The chief justice told the attorney general that the government had promoted many officials in the executive branch to the ranks of additional secretary, joint secretary and deputy secretary beyond the sanctioned posts, but it was not giving appointments to the vacant posts in the judiciary.    
The government appointed only 50 judicial officials against a Supreme Court recommendation for 200 appointments, said the chief justice.   
He also observed that promotions in the lower judiciary were not being given on the basis of seniority which the Supreme Court always refers.
More than one official have been promoted against a single post in the secretariat but no vacancies of district judges in many districts are being filled, the chief justice said. 

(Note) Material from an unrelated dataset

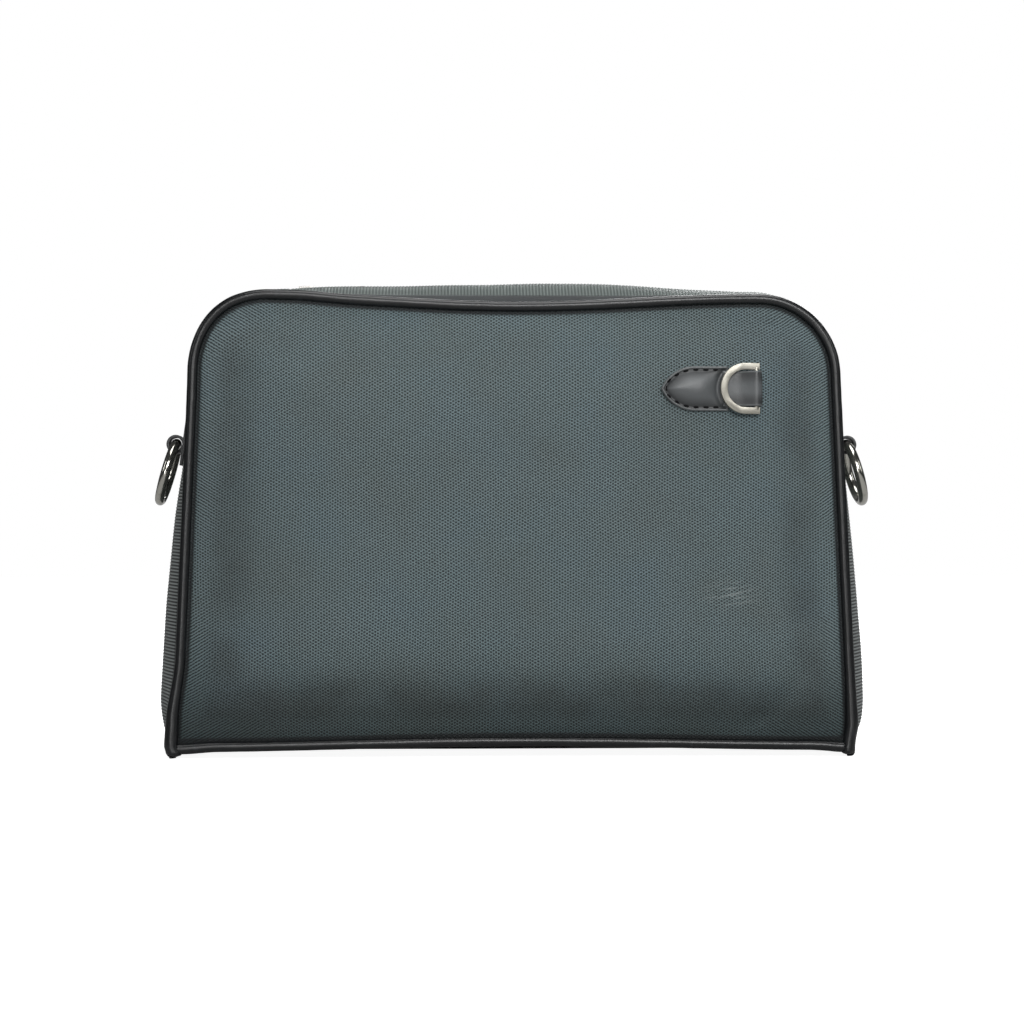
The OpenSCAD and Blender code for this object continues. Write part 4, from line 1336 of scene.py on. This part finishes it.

Referring to the article 116 of the constitution, he said the constitution conferred the authority of promotions, postings and appointments in the subordinate courts on the Supreme Court.  ‘This exists in papers, not in reality.’
‘We are facing such questions everyday but we can’t do,’ the chief justice told the Mahbub, the chief law officer of the government, in the one-hour hearing when six other judges of the full bench were listening.
The Supreme Court’s directives also said that the ministries of law and finance must take all necessary step to implement the decisions of National Implementation Committee for Administrative Reforms so that initially at least all chief judicial magistrates of greater districts were provided with cars and drivers before the end of 2008-2009 fiscal year and the rest in the next financial years. 
 It also directed construction of buildings for the newly created judicial magistracy in the districts and metropolitan areas.
‘ We need to know from the government functionaries about the pay structure of the judges of the sub-ordinate courts as of December 2, 1999, and the implementation of the decision of the Pay Commission and subsequent developments, including the fate of the recommendations of the commission,’ the court said in its the directives.
The Bangladesh Judicial Pay Commission Rule 2007 was framed in line with the 12-point directive laid down by the Supreme Court on December 2, 1999 in the Masder Hossain case. The judiciary was separated from the executive branch on November 1, 2007 in line with the directive.
After the hearing, the Appellate Division said the case would come up in the cause-list on June 11 and asked the attorney general to inform the court about the government’s instructions over the issues.